What it says in the papers: business pages
Here are the main business stories from this morning's papers:
* Brussels has interfered with Ireland's tax sovereignty and exceeded its powers in ordering Apple to pay €13bn in taxes to the Exchequer, according to the Government.
In a stinging rebuke to the European Commission, the Finance Department slammed the decision by competition commissioner Margrethe Vestager to hit Apple with the huge tax bill.
* The Central Bank is hiring extra staff who are being drafted in to supervise financial institutions planning to move to Ireland from the UK once it exits the European Union.
A spokeswoman for the Central Bank confirmed that it had just received approval to hire 28 staff who would be dedicated to Brexit-related activities. She said it was hoped that the roles would be filled as soon as possible.

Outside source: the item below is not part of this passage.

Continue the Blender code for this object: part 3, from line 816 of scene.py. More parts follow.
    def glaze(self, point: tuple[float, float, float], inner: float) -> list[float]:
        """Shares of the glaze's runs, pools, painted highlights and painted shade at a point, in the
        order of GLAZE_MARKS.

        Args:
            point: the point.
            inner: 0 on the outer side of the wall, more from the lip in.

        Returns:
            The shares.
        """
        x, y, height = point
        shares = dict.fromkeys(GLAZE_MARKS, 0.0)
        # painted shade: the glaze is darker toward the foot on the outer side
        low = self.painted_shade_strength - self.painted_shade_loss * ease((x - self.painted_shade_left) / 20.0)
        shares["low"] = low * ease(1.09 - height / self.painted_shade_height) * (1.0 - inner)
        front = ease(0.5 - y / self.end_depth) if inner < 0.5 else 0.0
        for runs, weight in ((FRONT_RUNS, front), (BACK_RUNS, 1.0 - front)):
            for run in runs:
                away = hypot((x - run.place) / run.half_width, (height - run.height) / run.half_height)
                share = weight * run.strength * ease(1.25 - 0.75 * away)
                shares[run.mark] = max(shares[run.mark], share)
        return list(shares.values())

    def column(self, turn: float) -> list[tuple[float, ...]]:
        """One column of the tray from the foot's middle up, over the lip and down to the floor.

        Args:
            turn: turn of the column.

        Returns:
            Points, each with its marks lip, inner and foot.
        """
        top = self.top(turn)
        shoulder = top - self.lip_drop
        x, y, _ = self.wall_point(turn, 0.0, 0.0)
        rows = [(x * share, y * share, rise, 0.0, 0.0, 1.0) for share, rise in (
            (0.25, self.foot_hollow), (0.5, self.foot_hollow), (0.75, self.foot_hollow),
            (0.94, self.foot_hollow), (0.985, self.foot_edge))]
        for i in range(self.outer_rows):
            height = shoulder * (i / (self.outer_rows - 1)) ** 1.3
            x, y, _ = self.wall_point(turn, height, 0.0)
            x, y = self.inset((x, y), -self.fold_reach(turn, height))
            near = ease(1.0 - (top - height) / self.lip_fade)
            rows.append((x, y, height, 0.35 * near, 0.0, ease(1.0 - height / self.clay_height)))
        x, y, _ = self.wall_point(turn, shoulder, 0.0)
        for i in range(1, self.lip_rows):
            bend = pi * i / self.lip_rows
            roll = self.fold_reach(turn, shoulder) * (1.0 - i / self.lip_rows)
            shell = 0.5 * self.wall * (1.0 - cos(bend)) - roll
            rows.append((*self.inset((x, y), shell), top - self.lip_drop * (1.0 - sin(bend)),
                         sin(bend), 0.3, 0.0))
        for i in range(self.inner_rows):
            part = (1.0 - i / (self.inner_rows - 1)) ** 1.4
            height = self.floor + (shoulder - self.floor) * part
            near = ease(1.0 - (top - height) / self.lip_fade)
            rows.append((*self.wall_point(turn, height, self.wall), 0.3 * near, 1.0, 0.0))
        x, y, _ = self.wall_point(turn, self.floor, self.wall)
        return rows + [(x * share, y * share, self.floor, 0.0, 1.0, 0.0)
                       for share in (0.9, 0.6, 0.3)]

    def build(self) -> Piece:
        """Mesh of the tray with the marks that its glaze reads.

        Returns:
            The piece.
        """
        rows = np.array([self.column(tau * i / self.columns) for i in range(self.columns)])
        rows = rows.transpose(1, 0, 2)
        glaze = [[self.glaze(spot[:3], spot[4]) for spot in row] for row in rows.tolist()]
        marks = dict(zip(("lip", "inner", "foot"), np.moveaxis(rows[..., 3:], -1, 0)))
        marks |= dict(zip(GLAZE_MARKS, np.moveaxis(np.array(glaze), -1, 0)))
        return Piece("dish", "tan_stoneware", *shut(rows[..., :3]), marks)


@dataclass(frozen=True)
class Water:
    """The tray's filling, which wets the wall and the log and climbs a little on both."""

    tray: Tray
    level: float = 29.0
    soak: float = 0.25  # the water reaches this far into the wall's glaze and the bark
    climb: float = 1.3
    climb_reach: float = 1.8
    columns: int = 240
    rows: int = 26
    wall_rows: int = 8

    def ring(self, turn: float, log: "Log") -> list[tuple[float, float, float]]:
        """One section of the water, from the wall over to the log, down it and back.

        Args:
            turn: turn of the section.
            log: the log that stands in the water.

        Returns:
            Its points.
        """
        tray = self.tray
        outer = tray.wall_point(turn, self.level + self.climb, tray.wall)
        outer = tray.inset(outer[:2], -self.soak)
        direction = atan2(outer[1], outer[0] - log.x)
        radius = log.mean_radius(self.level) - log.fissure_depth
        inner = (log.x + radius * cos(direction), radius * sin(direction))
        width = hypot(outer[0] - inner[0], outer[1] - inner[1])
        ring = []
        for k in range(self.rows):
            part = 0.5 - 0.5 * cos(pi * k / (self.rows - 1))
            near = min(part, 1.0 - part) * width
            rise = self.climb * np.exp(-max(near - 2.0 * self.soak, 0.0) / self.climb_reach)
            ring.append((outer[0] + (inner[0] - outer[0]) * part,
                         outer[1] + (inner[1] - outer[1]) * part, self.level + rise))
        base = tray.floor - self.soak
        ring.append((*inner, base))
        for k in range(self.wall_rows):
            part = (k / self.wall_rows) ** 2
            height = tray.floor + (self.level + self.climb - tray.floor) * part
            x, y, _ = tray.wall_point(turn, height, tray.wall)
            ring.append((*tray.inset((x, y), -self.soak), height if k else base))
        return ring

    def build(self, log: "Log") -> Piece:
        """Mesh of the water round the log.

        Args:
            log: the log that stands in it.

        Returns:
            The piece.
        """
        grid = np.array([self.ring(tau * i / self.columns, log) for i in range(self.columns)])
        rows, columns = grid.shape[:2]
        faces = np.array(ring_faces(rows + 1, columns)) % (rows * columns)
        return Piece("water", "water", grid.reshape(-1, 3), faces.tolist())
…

* Tens of thousands of jobs will be created in sectors from construction to IT by 2020 as Ireland's economic growth continues to outpace the rest of the European Union, according to a report published this morning.
The Economic Eye Winter Forecast from financial services firm EY predicts that Ireland's economy will expand by 3.1pc this year and 2.9pc in 2017.
The Irish Times
* The European Commission has misinterpreted Ireland's tax laws causing it to make the wrong decision in the Apple tax case, the Government has said.

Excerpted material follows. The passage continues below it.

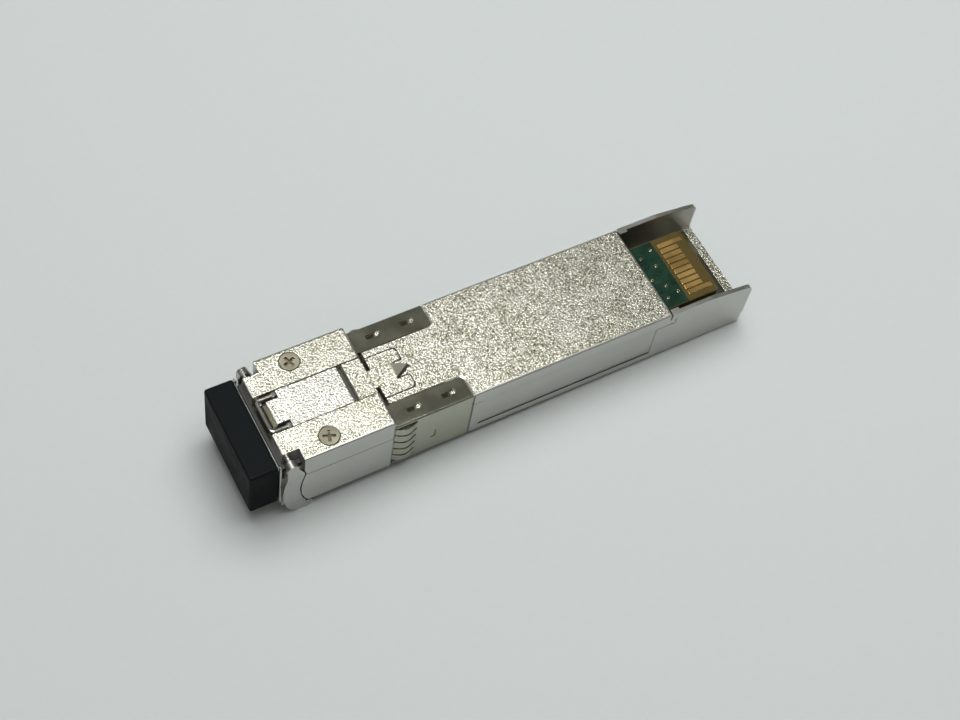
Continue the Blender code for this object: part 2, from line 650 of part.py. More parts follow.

The commission ruled in August that Apple should repay €13bn in tax due to Ireland, which was deemed as illegal state aid.
* German pensions group Bayerische Versorgungskammer has completed its €630m acquisition of the Liffey Valley shopping centre.

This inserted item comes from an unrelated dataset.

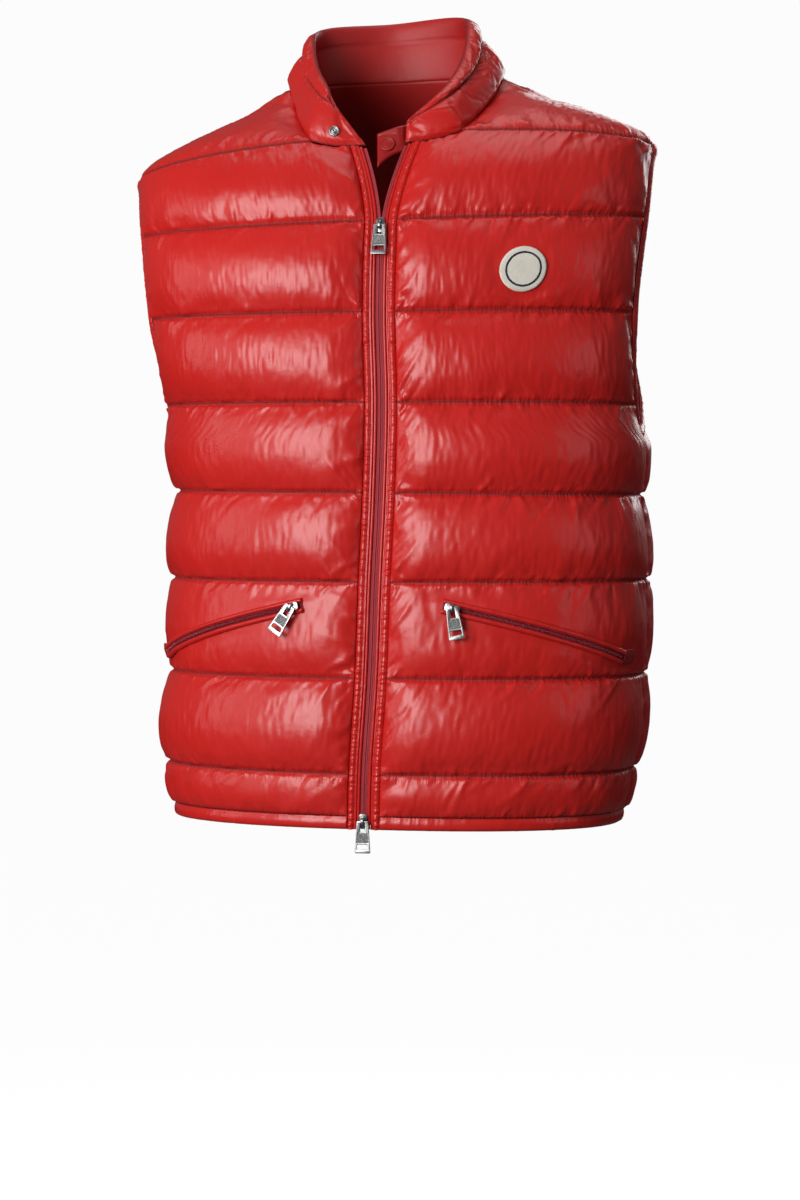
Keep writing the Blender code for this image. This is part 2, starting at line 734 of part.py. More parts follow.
def union(target, *others):
    """Joins helper solids to the target."""
    for other in others:
        other.hide_render = True
        other.display_type = "WIRE"
        joined = target.modifiers.new("join " + other.name, "BOOLEAN")
        joined.operation = "UNION"
        joined.object = other


def make_slider(name, place, body_turn):
    """Slider body with its bridge; the body may be turned under the bridge, along its own zip."""
    width, length, low, high = PLATE
    plate = block(name, width, length, low, high)
    turn = Matrix.Rotation(math.radians(body_turn), 4, "Z")
    plate.matrix_world = place @ turn
    stem = block(name + "_stem", *STEM, collection="helpers")
    stem.matrix_world = place @ turn
    half, top = BRIDGE_OUTER
    hole_half, hole_top = BRIDGE_INNER
    foot = high - 0.5
    arch = rounded_outline([(-half, foot), (half, foot), (half, top), (-half, top)], 0.4, 1)
    eye_foot = high - 0.001
    eye = [(-hole_half, eye_foot), (hole_half, eye_foot), (hole_half, hole_top), (-hole_half, hole_top)]
    bridge = outline_solid(name + "_bridge", [arch, eye], BRIDGE_WIDTH / 2, "helpers")
    upright = Matrix(((0, 0, 1, 0), (1, 0, 0, 0), (0, 1, 0, 0), (0, 0, 0, 1)))
    bridge.matrix_world = place @ upright
    union(plate, stem, bridge)
    return plate


def make_pull(name, place):
    """Pull tab hung from its bar, plumb or flat on the cloth; its origin lies on the bar."""
    top_half, low_half = PULL_HALF_WIDTHS
    end = -PULL_LENGTH
    corners = [(-top_half, PULL_BAR), (top_half, PULL_BAR), (low_half, end), (-low_half, end)]
    outline = rounded_outline(corners, 0.8, 2)
    eye_half, eye_top, eye_low = PULL_EYE
    eye = [(-eye_half, -eye_top), (eye_half, -eye_top), (eye_half, -eye_low), (-eye_half, -eye_low)]
    slot_half, slot_top, slot_low = PULL_SLOT
    low_half = slot_half + 0.5
    corners = [(-slot_half, -slot_top), (slot_half, -slot_top), (low_half, -slot_low), (-low_half, -slot_low)]
    slot = rounded_outline(corners, 1.0, 2)
    pull = outline_solid(name, [outline, eye, slot], PULL_THICKNESS / 2)
    hinge = bpy.data.objects.new(name + "_hinge", None)
    bpy.data.collections["helpers"].objects.link(hinge)
    hinge.matrix_world = place @ Matrix.Translation((0, 0, HINGE_HEIGHT * MM))
    pull.parent = hinge
    plumb = place.to_3x3().inverted() @ Vector((0, 0, -1))
    lift = max(0.0, math.atan2(plumb.z, -plumb.y))
    pull.matrix_basis = Matrix.Rotation(-lift, 4, "X")
    axis = place.to_3x3() @ Vector((-1, 0, 0))
    print(
        name,
        "hinge at",
        [round(value, 6) for value in hinge.matrix_world.translation],
        "axis",
        [round(value, 6) for value in axis],
        "lift",
        round(math.degrees(lift), 1),
    )


def make_snap(name, place, radius, height, finish, collection="puffer_vest"):
    """A round snap with a bevelled rim, standing on its place."""
    bm = bmesh.new()
    bmesh.ops.create_cone(
        bm, cap_ends=True, segments=20, radius1=radius * MM, radius2=radius * MM, depth=height * MM
    )
    bmesh.ops.translate(bm, vec=(0, 0, height / 2 * MM), verts=bm.verts)
    rim = [edge for edge in bm.edges if all(vert.co.z > height * 0.9 * MM for vert in edge.verts)]
    bmesh.ops.bevel(bm, geom=rim, offset=0.8 * MM, segments=2, profile=0.5, affect="EDGES", material=-1)
    mesh = bpy.data.meshes.new(name)
    bm.to_mesh(mesh)
    bm.free()
    made = add_object(name, mesh, finish, collection)
    made.matrix_world = place
    return made


def make_body(front, front_loft, back, back_loft):
    """The three quilted panels with the armhole bindings and the hem band."""
    panels = {"back": cloth("back", back, back_loft, SEAM_THICKNESS)}
    for side, word in ((1, "left"), (-1, "right")):
        panels[word] = cloth(word + "_front", mirrored(front, side), front_loft, SEAM_THICKNESS)
        binding = mirrored(binding_grid(front, back), side)
        cloth(word + "_armhole_binding", binding, 0, BINDING_THICKNESS, closed=True)
    band = []
    for z in (HEM, (HEM + HEM_BAND_TOP) / 2, HEM_BAND_TOP - SEAM_GAP):
        start = angle_at_x(z, PANEL_EDGE)
        band.append([section_point(z, a) for a in even_angles(z, start, 2 * math.pi - start, HEM_COLUMNS)])
    cloth("hem_band", band, np.outer((0.0, HEM_LOFT, 0.0), np.ones(HEM_COLUMNS + 1)), SEAM_THICKNESS)
    return panels


def make_front_strips():
    """On each side of the opening: zip half, piping and the gathered placket band."""
    for side, word in ((1, "left"), (-1, "right")):
        zip_half = mirrored(strip_beside_zip(*ZIP_STRIP, HEM + 4, NECK_FRONT - 2), side)
        cloth(word + "_front_zip", zip_half, 0, ZIP_THICKNESS, "crimson_tape")
        placket = mirrored(strip_beside_zip(*PLACKET, HEM, NECK_FRONT), side)
        cloth(word + "_placket", placket, 0, PLACKET_THICKNESS)
        middle = np.array(strip_beside_zip(PIPING_MIDDLE, PIPING_MIDDLE + 1, HEM, NECK_FRONT))[:, 0]
        lifted = middle + np.array((0.0, -PIPING_RISE, 0.0))
        tube(word + "_piping", mirrored(lifted, side), PIPING_RADIUS, "red_nylon")


def make_collar(front):
    """The collar, the tab on its left end, and the snap's cap and stud."""
    rows, loft = collar_grid(front)
    collar = cloth("collar", rows, loft, SEAM_THICKNESS)
    top_left, low_left, low_right, top_right = (np.array(corner, dtype=float) for corner in COLLAR_TAB)
    grid = []
    for v in np.linspace(0, 1, 5):
        row = []
        for u in np.linspace(0, 1, 6):
            x, z = (1 - v) * ((1 - u) * low_left + u * low_right) + v * ((1 - u) * top_left + u * top_right)
            y = section_point(min(z, SHOULDER_LINE), 0.0)[1]
            row.append((x, y - 0.5, z))
        grid.append(row)
    bulge = np.outer([0, 0.8, 1, 0.8, 0], [0, 0.8, 1, 1, 0.8, 0]) * TAB_BULGE
    tab = cloth("collar_tab", grid, bulge, TAB_THICKNESS - TAB_BULGE)
    for name, panel, x, z, size, finish in (
        ("snap_cap", tab, 3.5, -60.0, SNAP_CAP, "red_nylon"),
        ("snap_stud", collar, -43.0, -45.0, SNAP_STUD, "bright_metal"),
    ):
        target = stance((x, -70, z))
        hit, normal, _, _ = seen_panel(panel).ray_cast(target + Vector((0, -0.2, 0)), Vector((0, 1, 0)))
        place = frame_at(hit + normal * ON_PANEL * MM, normal, Vector((0, 0, -1)))
        make_snap(name, place, *size, finish)


def make_pockets(panels):
    """Each pocket's welts, closed zip and end tack, on its front panel."""
    trees = {}
    angles = np.linspace(*POCKET_ANGLES, POCKET_COLUMNS + 1)
    for side, word in ((1, "left"), (-1, "right")):
        trees[word] = seen_panel(panels[word])
        places = [(side * angle, pocket_height(angle)) for angle in angles]
        for strip, low, high, thickness in POCKET_STRIPS:
            finish = "crimson_tape" if strip == "zip" else "red_nylon"
            strip_on_panel(f"{word}_pocket_{strip}", trees[word], places, low, high, thickness, finish)
        ends = [(side * angle, POCKET_HEIGHTS[1]) for angle in np.linspace(*TACK_ANGLES, 3)]
        strip_on_panel(
            word + "_pocket_tack",
            trees[word],
            ends,
            -TACK_HALF_HEIGHT,
            TACK_HALF_HEIGHT,
            TACK_THICKNESS,
            "red_nylon",
            steps=3,
        )
    return trees


def make_sliders(trees):
    """The four sliders and their pulls: two on the front zip, one on each pocket zip."""
    for name, z, side, pull_turn in SLIDERS:
        if side:
            near = POCKET_ANGLES[0] + POCKET_SLIDER_ANGLE
            far = near + POCKET_SLIDER_ANGLE
            tree = trees["left" if side > 0 else "right"]
            hit, normal = on_panel(tree, math.radians(side * near), pocket_height(near))
            farther, _ = on_panel(tree, math.radians(side * far), pocket_height(far))
            origin = hit + normal * (ON_PANEL + POCKET_STRIPS[1][3]) * MM
            along = farther - hit
        else:
            low, high = (stance(section_point(z + step, 0.0)) for step in (-PLATE[1] / 2, PLATE[1] / 2))
            along = low - high
            normal = along.cross(Vector((1, 0, 0))).normalized()
            origin = (low + high) / 2 + normal * ZIP_THICKNESS * MM
        turned = Matrix.Rotation(math.radians(pull_turn), 3, normal)
        place = frame_at(origin, normal, turned @ Vector((0, 0, -1)))
        local = place.to_3x3().inverted() @ along
        body_turn = math.degrees(math.atan2(local.x, -local.y))
        make_slider(name + "_slider", place, body_turn)
        make_pull(name + "_pull", place)


def build():
    """Makes the vest in an empty scene."""
    for old in list(bpy.data.objects):
        bpy.data.objects.remove(old)
    for name in ("puffer_vest", "helpers"):
        bpy.context.scene.collection.children.link(bpy.data.collections.new(name))
    front, front_loft = front_grid()
    back, back_loft = back_grid()
    panels = make_body(front, front_loft, back, back_loft)
    make_front_strips()
    make_collar(front)
    trees = make_pockets(panels)
    patch_size = PATCH_RADIUS, PATCH_THICKNESS
    disc_on_panel("chest_patch", trees["left"], PATCH_ANGLE, PATCH_HEIGHT, *patch_size, "off_white_felt")
    make_sliders(trees)


build()
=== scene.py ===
# %% [markdown]
# # A red puffer vest, dressed over its frame
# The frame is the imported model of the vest: one plain, rigid solid for each piece that a maker would cut or
# sew on. This lesson puts the real look over it, piece by piece: down-filled nylon that is simulated with
# air pressure, gathered strips, a zip with a real coil, metal sliders and sewing thread. Loading the frame
# comes first, because every later piece takes its place from it. Nothing of the frame is moved or reshaped.

import json
import math

import bmesh
import bpy
import numpy as np
from mathutils import Matrix, Vector
from mathutils.bvhtree import BVHTree


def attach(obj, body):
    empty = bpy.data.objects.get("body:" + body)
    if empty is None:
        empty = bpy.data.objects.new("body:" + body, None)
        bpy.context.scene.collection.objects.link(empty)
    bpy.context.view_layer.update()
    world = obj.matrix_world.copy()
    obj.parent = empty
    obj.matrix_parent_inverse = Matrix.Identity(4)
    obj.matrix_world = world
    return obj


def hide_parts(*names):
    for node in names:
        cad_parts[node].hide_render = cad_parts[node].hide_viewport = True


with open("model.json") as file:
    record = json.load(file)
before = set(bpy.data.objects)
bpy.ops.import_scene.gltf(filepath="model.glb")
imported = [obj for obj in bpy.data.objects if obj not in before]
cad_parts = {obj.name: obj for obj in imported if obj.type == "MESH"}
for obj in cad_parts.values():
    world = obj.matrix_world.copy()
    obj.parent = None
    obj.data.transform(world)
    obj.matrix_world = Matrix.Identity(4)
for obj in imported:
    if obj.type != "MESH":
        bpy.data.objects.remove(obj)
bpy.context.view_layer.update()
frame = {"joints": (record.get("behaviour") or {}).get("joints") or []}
MM = 0.001

# %% [markdown]
# ## The camera
# A camera can be framed by shifting its film or by turning it. Turning is the better habit here: the same
# camera is later moved round the object, and a shift would then push the vest out of the middle. The
# camera stands 2.9 m away at chest height, a little to the wearer's left, with a 99 mm lens.

# %% Place the camera
CAMERA_TURN = math.radians(10.5)
CAMERA_DISTANCE = 2.9
CAMERA_LENS = 99.0
CAMERA_FOOT = Vector((0.016, 0.0, -0.34))
CAMERA_AIM = Vector((0.0073, 0.0, -0.45))

camera_data = bpy.data.cameras.new("camera")
camera_data.lens = CAMERA_LENS
camera = bpy.data.objects.new("camera", camera_data)
bpy.context.scene.collection.objects.link(camera)
away = Vector((math.sin(CAMERA_TURN), -math.cos(CAMERA_TURN), 0))
camera.location = CAMERA_FOOT + away * CAMERA_DISTANCE
camera.rotation_euler = (CAMERA_AIM - camera.location).to_track_quat("-Z", "Y").to_euler()
bpy.context.scene.camera = camera
print("camera at", [round(value, 3) for value in camera.location])

# %% [markdown]
# ## Floor and light
# Glossy nylon shows its light sources as pale streaks, so their size and place matter more than their
# power. One large soft box stands beside the camera at its own height, so each padded channel has a broad
# highlight on its front, and the others only lift the shadows. What the camera sees behind the vest is
# nearly white, but that would flood the red with white light, so a Light Path node gives every other ray a
# much dimmer surrounding. The floor is one big pale plane well below the hem, and glows in the same way.

# %% Make the studio
FLOOR_HEIGHT = -1.45
BACKDROP = 0.97
SURROUNDING = 0.12
FLOOR_GLOW = 0.95
FLOOR_GREY = (0.10, 0.10, 0.10, 1.0)
SOFT_BOXES = [
    # name, x, y, z, aim_z, width, height, power
    ("key", -1.05, -2.45, 0.10, -0.30, 1.3, 1.6, 66.0),
    ("left", -2.6, -1.2, 0.2, -0.35, 0.7, 1.8, 12.0),
    ("right", 2.7, -1.4, 0.3, -0.35, 0.8, 1.8, 6.0),
    ("top", 0.1, 0.1, 2.0, -0.20, 1.8, 1.4, 14.0),
    ("behind", 0.8, 2.6, 0.8, -0.25, 1.8, 1.6, 32.0),
]


def soft_box(name, place, aim_z, width, height, power):
    """An area light that faces the vest."""
    light = bpy.data.lights.new(name, "AREA")
    light.shape = "RECTANGLE"
    light.size, light.size_y, light.energy = width, height, power
    lamp = bpy.data.objects.new(name, light)
    lamp.location = place
    lamp.rotation_euler = (Vector((0, 0, aim_z)) - Vector(place)).to_track_quat("-Z", "Y").to_euler()
    bpy.context.scene.collection.objects.link(lamp)


for name, x, y, z, aim_z, width, height, power in SOFT_BOXES:
    soft_box(name, (x, y, z), aim_z, width, height, power)

world = bpy.data.worlds.new("studio")
world.use_nodes = True
nodes, links = world.node_tree.nodes, world.node_tree.links
rays = nodes.new("ShaderNodeLightPath")
glow = nodes.new("ShaderNodeMapRange")
glow.inputs["To Min"].default_value, glow.inputs["To Max"].default_value = SURROUNDING, BACKDROP
links.new(rays.outputs["Is Camera Ray"], glow.inputs["Value"])
links.new(glow.outputs["Result"], nodes["Background"].inputs["Strength"])
nodes["Background"].inputs["Color"].default_value = (1.0, 1.0, 1.0, 1.0)
bpy.context.scene.world = world
bpy.context.scene.view_settings.view_transform = "Standard"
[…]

The centre was owned by Hines, HSBC Alternative Investments, and the Grosvenor Group before being put up for sale in July.
* The Irish economy is set to grow by 2.7pc next year but will be tested by major economic factors such as Brexit in an uncertain year, the latest forecasts from EY have said.
Economic growth has been tipped to slow in the North next year with significant job losses on the way, according to EY.
* The Irish economy will continue to progress for the rest of the decade, despite facing a tougher year in 2017, accountancy giant EY has said.
Irish GDP is expected to grow by 3.1pc this year and a further 2.9pc in 2017 forecasts have shown.
* Some of the biggest foreign investment and commercial banks operating in Britain paid an average tax rate of just 6pc on the billions of dollars of profits they made in the country last year, a Reuters analysis of regulatory filings shows.
That is less than a third of Britain's corporate rate of 20pc. There is however nothing illegal about how they managed to reduce their taxes, and includes using losses built up during the financial crisis to offset current bills.